Requirements: Search the data below for the word "objects" and copy each line that holds it.

Recorded data:

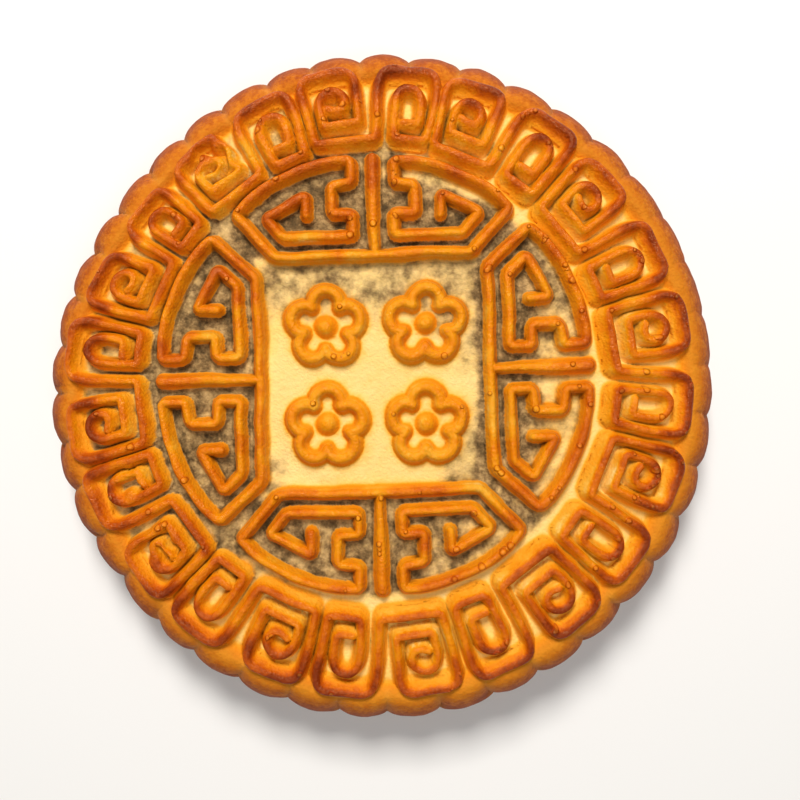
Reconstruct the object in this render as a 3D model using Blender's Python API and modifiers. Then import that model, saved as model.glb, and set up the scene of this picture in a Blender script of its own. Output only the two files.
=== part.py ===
"""A large round mooncake, one solid piece of baked dough.

The cake is fluted round its wall and moulded on top: a ring of twelve paired fret scrolls, four
fret panels with a stem each, and four five-petalled blossoms. Metres, +Z up; the origin is the
middle of the flat base.
"""

import math

import bmesh
import bpy

MM = 0.001
WELD = 0.00001
NODE = "mooncake"

# Cake body: heights from the base, radii from the origin
TOP = 31.0 * MM
RIM_RADIUS = 109.0 * MM
WALL_RADIUS = 120.0 * MM
WALL_HEIGHT = 11.0 * MM
BASE_RADIUS = 114.5 * MM
SHOULDER_TURNS = (0, 32, 62, 90)
TUCK_TURNS = (40, 75)

# Flutes of the wall
FLUTES = 40
STEPS_PER_FLUTE = 4
FIRST_CROWN = -2.0
FLUTE_DEPTH = 3.1 * MM
FLUTE_ROUNDNESS = 0.88
SMOOTH_SIDE = 20.0
SMOOTH_SIDE_WIDTH = 26.0
SMOOTH_SIDE_SHARE = 0.7

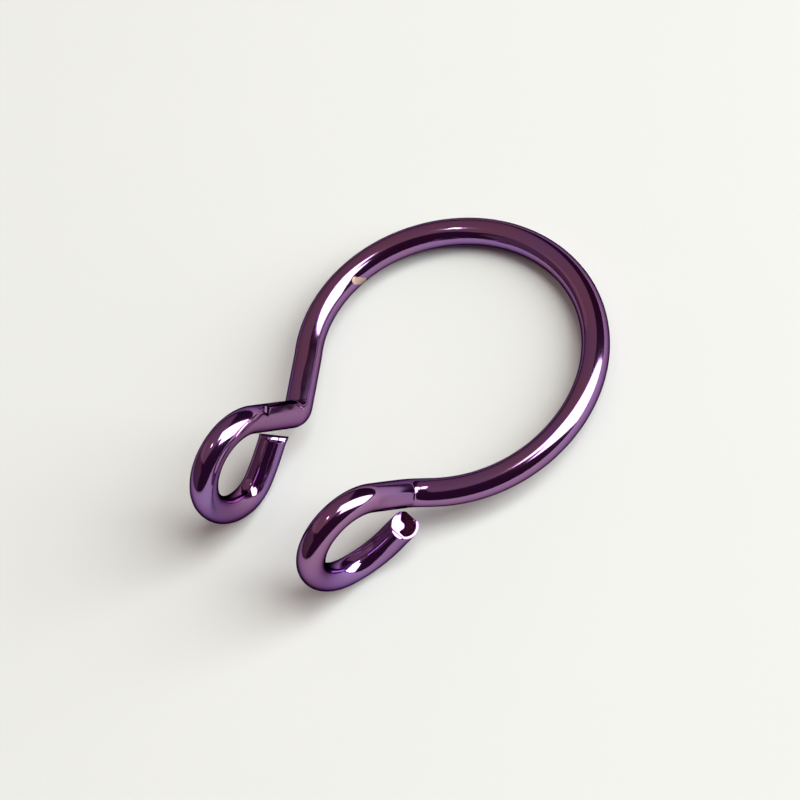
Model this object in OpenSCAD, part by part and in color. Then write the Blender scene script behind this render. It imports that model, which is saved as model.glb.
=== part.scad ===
// Clip-on septum ring. One length of round wire is bent into an open hoop. At each side of the
// hoop's mouth a sharp corner turns the wire up into a short neck, and the neck curls forward,
// down and back under itself to a cut end. The ring lies on a table as it does by itself: on the
// back of the hoop and on the bottom of both curls.

/* [Wire] */
// Diameter of the round wire
wire_d = 1.0; // [0.9:0.05:1.05]
// Depth of the flats that the pliers left on both sides of each neck
flat_depth = 0.05; // [0.03:0.01:0.1]
// Depth of the flats on the straight arm before the left corner
arm_flat_depth = 0.04; // [0.02:0.01:0.08]
// Slope of the steeper face of each pinched end, in degrees
cut_slope = 14; // [8:1:22]

/* [Hoop] */
// Bend radius of the back of the hoop, to the middle of the wire
back_r = 5.44; // [5.3:0.02:5.6]
// Turn of the back on each side of the middle, in degrees
back_turn = 64.5; // [62:0.5:67]
// Bend radius of the right shoulder, which leads on to the mouth
right_shoulder_r = 5.43; // [5.35:0.01:5.5]
// Bend radius of the left shoulder, which is a little tighter
left_shoulder_r = 4.88; // [4.8:0.02:5]
// Straight length of the left arm, between the left shoulder and its corner
left_arm = 2.06; // [1.96:0.02:2.2]

/* [Curls] */
// Bend radius of the sharp corner between the hoop and each neck
corner_r = 0.6; // [0.56:0.02:0.7]
// Straight length of the right neck
right_neck = 1.68; // [1.62:0.02:1.8]
// Straight length of the left neck
left_neck = 2.23; // [2.15:0.02:2.31]
// Bend radius of the right curl over its top and down to the table
right_curl_r = 1.72; // [1.7:0.01:1.8]
// Bend radius of the left curl over its top
left_curl_r = 1.73; // [1.69:0.01:1.81]
// Straight length of the right curl's last stretch, up to the ridge of the cut
right_end = 0.83; // [0.7:0.01:0.86]
// Straight length of the left curl's last stretch, up to the ridge of the cut
left_end = 0.55; // [0.45:0.05:0.7]

/* [Hidden] */
$fn = 64;
wire_r = wire_d / 2;
// The jaws gripped this far past the start and the end of each straight length, counted from the
// back of the hoop. A value below zero stays short of that end. They gripped over this half of the
// width.
neck_grip = [-0.03, 0.22];
arm_grip = [-0.03, -0.03];
jaw_half = 0.4;
// A cutting block stands this far out of the wire.
beyond = 0.12;
// The jaws stood turned about the wire by these angles from the plane of the bend that follows.
right_neck_roll = 30;
left_neck_roll = -55;
arm_roll = -45;
// The blades stood turned about each end by these angles and leaned along their own edge by these.
right_blade_roll = 150;
left_blade_roll = 30;
right_lean = 20;
left_lean = 10;
// The blades met this far to one side of the middle of the right end. On their flatter side they
// left this slope.
right_ridge_offset = 0.18;
flat_face_slope = 6;
// A joint between two bends is closed by a collar this long, which stands this little proud.
collar_length = 0.03;
collar_proud = 0.004;
// Inside its collars each length of wire stops this far short of the joint.
joint_gap = 0.004;

// Each row feeds the wire straight on, rolls it about itself, then bends it.
FEED = 0;
ROLL = 1;
RADIUS = 2;
TURN = 3;
right_bends = [
    // feed,     roll,    radius,           turn
    [0,          0,       back_r,           back_turn],
    [0,          -0.3,    5.6,              32],
    [0,          -4.2,    right_shoulder_r, 43.9],
    [0,          -117.5,  1.51,             23.6],
    [0,          -4.6,    corner_r,         35.3],
    [right_neck, -123.6,  right_curl_r,     204.2],
    [0,          21.3,    1.37,             48.6],
    [0,          -14.5,   3.2,              14.5]
];
left_bends = [
    // feed,     roll,    radius,           turn
    [0,          0,       back_r,           back_turn],
    [0,          -1.1,    left_shoulder_r,  65.5],
    [0,          172,     1.5,              4],
    [left_arm,   74.5,    corner_r,         56.7],
    [left_neck,  -143.9,  left_curl_r,      148],
    [0,          11,      2.33,             53.7],
    [0,          -13.6,   0.97,             63.1],
    [0,          125.2,   7,                8.1]
];
// The straight lengths that are fed before these rows are the right neck, the left arm and the
// left neck.
RIGHT_NECK = 5;
LEFT_ARM = 3;
LEFT_NECK = 4;

// Along the wire the local Y axis points on, and a bend turns it towards local -X.
function shift(x, y) = [[1, 0, 0, x], [0, 1, 0, y], [0, 0, 1, 0], [0, 0, 0, 1]];
function roll_by(a) = [[cos(a), 0, sin(a), 0], [0, 1, 0, 0], [-sin(a), 0, cos(a), 0], [0, 0, 0, 1]];
function turn_by(a) = [[cos(a), -sin(a), 0, 0], [sin(a), cos(a), 0, 0], [0, 0, 1, 0], [0, 0, 0, 1]];
// The middle of the back, where the wire runs towards +X and bends forward, towards -Y.
hoop_back = [[0, 1, 0, 0], [1, 0, 0, back_r], [0, 0, -1, 0], [0, 0, 0, 1]];

function bend_start(rows, i) =
    (i == 0 ? hoop_back : bend_at(rows, i - 1, rows[i - 1][TURN]))
    * shift(0, rows[i][FEED]) * roll_by(rows[i][ROLL]);
function bend_at(rows, i, turn) =
    bend_start(rows, i) * shift(-rows[i][RADIUS], 0) * turn_by(turn) * shift(rows[i][RADIUS], 0);
function last_turn(rows) = bend_at(rows, len(rows) - 1, rows[len(rows) - 1][TURN]);
function middle(m) = [m[0][3], m[1][3], m[2][3]];

// Points of the wire's middle line, every degree of turn, with the left half mirrored to -X.
function half_line(rows, side) = [
    for (i = [0 : len(rows) - 1]) for (turn = [0 : 1 : rows[i][TURN]])
        let (p = middle(bend_at(rows, i, turn))) [side * p.x, p.y, p.z]
];
line = concat(half_line(right_bends, 1), half_line(left_bends, -1));

// The tilt of the hoop at which the back and the lower curl both touch the table.
rest_tilt = max([for (p = line) if (p.y < 0) atan2(-p.z, back_r - p.y)]);
lift = wire_r + back_r * sin(rest_tilt);
laid = [for (p = line) [p.x, p.y * cos(rest_tilt) + p.z * sin(rest_tilt)]];
mid_x = (max([for (p = laid) p.x]) + min([for (p = laid) p.x])) / 2;
mid_y = (max([for (p = laid) p.y]) + min([for (p = laid) p.y])) / 2;

// One straight feed with its collar, and the bend after it.
module step(row) {
    gap_turn = joint_gap / row[RADIUS] * 180 / PI;
    if (row[FEED] > 0) {
        translate([0, -joint_gap, 0]) rotate([90, 0, 0]) cylinder(d = wire_d, h = row[FEED] - 2 * joint_gap);
        collar();
    }
    translate([-row[RADIUS], 0, 0]) rotate([0, 0, gap_turn])
        rotate_extrude(angle = row[TURN] - 2 * gap_turn) translate([row[RADIUS], 0]) circle(d = wire_d);
}

module collar() {
    rotate([90, 0, 0]) cylinder(r = wire_r + collar_proud, h = collar_length, center = true);
}

// The blocks that take off the plier flats on both sides of the straight length fed before row i.
module jaws(rows, i, depth, grip, roll) {
    thick = depth + beyond;
    feed = rows[i][FEED];
    multmatrix(bend_start(rows, i) * shift(0, (grip[1] - grip[0] - feed) / 2)) rotate([0, roll, 0])
        for (side = [-1, 1])
            translate([0, 0, side * (wire_r - depth + thick / 2)])
                cube([2 * jaw_half, feed + grip[0] + grip[1], thick], center = true);
}

// The straight last stretch, pinched off to two sloping faces with a ridge between them. The blades'
// lean raises one end of the ridge.
module cut_end(length, roll, lean, ridge) {
    rise = wire_r * tan(lean);
    base = -length - wire_d;
    intersection() {
        translate([0, rise, 0]) rotate([90, 0, 0]) cylinder(d = wire_d, h = length + rise - joint_gap);
        rotate([-lean, roll, 0]) translate([0, 0, -2 * wire_d]) linear_extrude(4 * wire_d)
            polygon([
                [ridge - wire_d, -wire_d * tan(cut_slope)], [ridge, 0],
                [ridge + wire_d, -wire_d * tan(flat_face_slope)],
                [ridge + wire_d, base], [ridge - wire_d, base]
            ]);
    }
}

// Half of the wire, from the middle of the back to the last bend.
module half_wire(rows) {
    for (i = [0 : len(rows) - 1]) multmatrix(bend_start(rows, i)) step(rows[i]);
    for (i = [0 : len(rows) - 1]) multmatrix(bend_at(rows, i, rows[i][TURN])) collar();
}

module right_half() {
    difference() {
        half_wire(right_bends);
        jaws(right_bends, RIGHT_NECK, flat_depth, neck_grip, right_neck_roll);
    }
    multmatrix(last_turn(right_bends) * shift(0, right_end))
        cut_end(right_end, right_blade_roll, right_lean, right_ridge_offset);
}

module left_half() {
    difference() {
        half_wire(left_bends);
        jaws(left_bends, LEFT_NECK, flat_depth, neck_grip, left_neck_roll);
        jaws(left_bends, LEFT_ARM, arm_flat_depth, arm_grip, arm_roll);
    }
    multmatrix(last_turn(left_bends) * shift(0, left_end))
        cut_end(left_end, left_blade_roll, left_lean, 0);
}

module ring_wire() {
    color([0.29, 0.13, 0.27])
        translate([-mid_x, -mid_y, lift]) rotate([-rest_tilt, 0, 0]) {
            right_half();
            mirror([1, 0, 0]) left_half();
            multmatrix(hoop_back) collar();
        }
}

ring_wire();
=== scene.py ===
"""A clip-on septum ring bent from one length of plum-coated wire, dressed for close views.

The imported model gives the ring's place and size. One piece stands for it here: the same wire, drawn along the
same bends, with the marks that the pliers and the cutters left on it, its coloured coat and a chip in it.
"""
import math

import bmesh
import bpy
from mathutils import Matrix, Vector


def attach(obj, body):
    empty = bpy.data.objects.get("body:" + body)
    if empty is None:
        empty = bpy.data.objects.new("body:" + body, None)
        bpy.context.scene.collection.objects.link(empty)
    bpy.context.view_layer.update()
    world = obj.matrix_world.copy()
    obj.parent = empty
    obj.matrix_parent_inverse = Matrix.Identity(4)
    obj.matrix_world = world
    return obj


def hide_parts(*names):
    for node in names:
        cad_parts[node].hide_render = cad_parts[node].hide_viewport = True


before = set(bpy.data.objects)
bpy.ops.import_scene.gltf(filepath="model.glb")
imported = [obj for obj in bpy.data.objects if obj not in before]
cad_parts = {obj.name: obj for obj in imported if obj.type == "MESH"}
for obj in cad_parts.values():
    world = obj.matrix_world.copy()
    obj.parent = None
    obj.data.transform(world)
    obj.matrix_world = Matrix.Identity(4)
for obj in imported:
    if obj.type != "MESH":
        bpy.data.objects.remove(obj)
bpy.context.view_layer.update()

# The bent wire: one length of 1 mm brass wire with a plum coat. The hoop is turned on a former, the pliers make
# a sharp corner at each side of its mouth and hold the neck there while the curl is turned, and the cutters
# pinch off both ends. Nothing is joined: the spring of the wire alone grips.
MM = 0.001
wire_radius = 0.5 * MM
hoop_radius = 5.44 * MM
right_end, left_end = 0.85 * MM, 0.68 * MM
FEED, ROLL, RADIUS, TURN = range(4)
# Each row feeds the wire straight on, rolls it about itself, then bends it, as it goes at the bench. Lengths
# are in millimetres and angles in degrees.
right_bends = [
    # feed, roll, radius, turn
    (0, 0, 5.44, 64.5),
    (0, -0.3, 5.6, 32),
    (0, -4.2, 5.43, 43.9),
    (0, -117.5, 1.51, 23.6),
    (0, -4.6, 0.6, 35.3),
    (1.68, -123.6, 1.72, 204.2),
    (0, 21.3, 1.37, 48.6),
    (0, -14.5, 3.2, 14.5),
]
left_bends = [
    (0, 0, 5.44, 64.5),
    (0, -1.1, 4.88, 65.5),
    (0, 172, 1.5, 4),
    (2.06, 74.5, 0.6, 56.7),
    (2.23, -143.9, 1.73, 148),
    (0, 11, 2.33, 53.7),
    (0, -13.6, 0.97, 63.1),
    (0, 125.2, 7, 8.1),
]
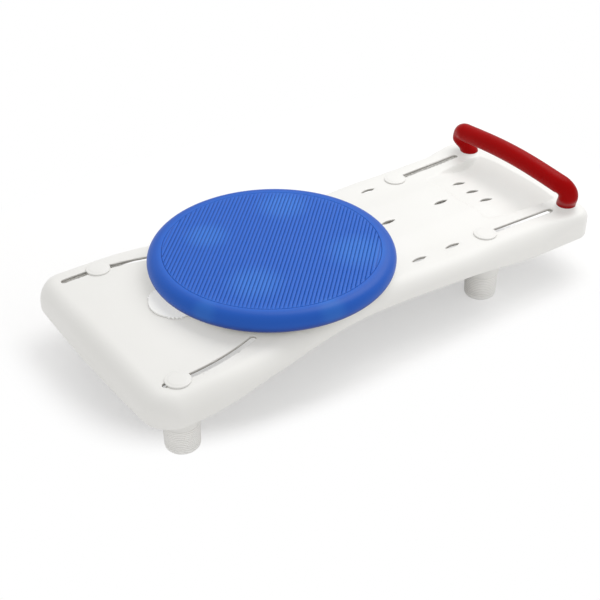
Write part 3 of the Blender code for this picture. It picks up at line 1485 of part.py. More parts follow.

Solution below:
    empty = bpy.data.objects.get("body:" + body)
        empty = bpy.data.objects.new("body:" + body, None)
        bpy.context.scene.collection.objects.link(empty)
before = set(bpy.data.objects)
imported = [obj for obj in bpy.data.objects if obj not in before]
        bpy.data.objects.remove(obj)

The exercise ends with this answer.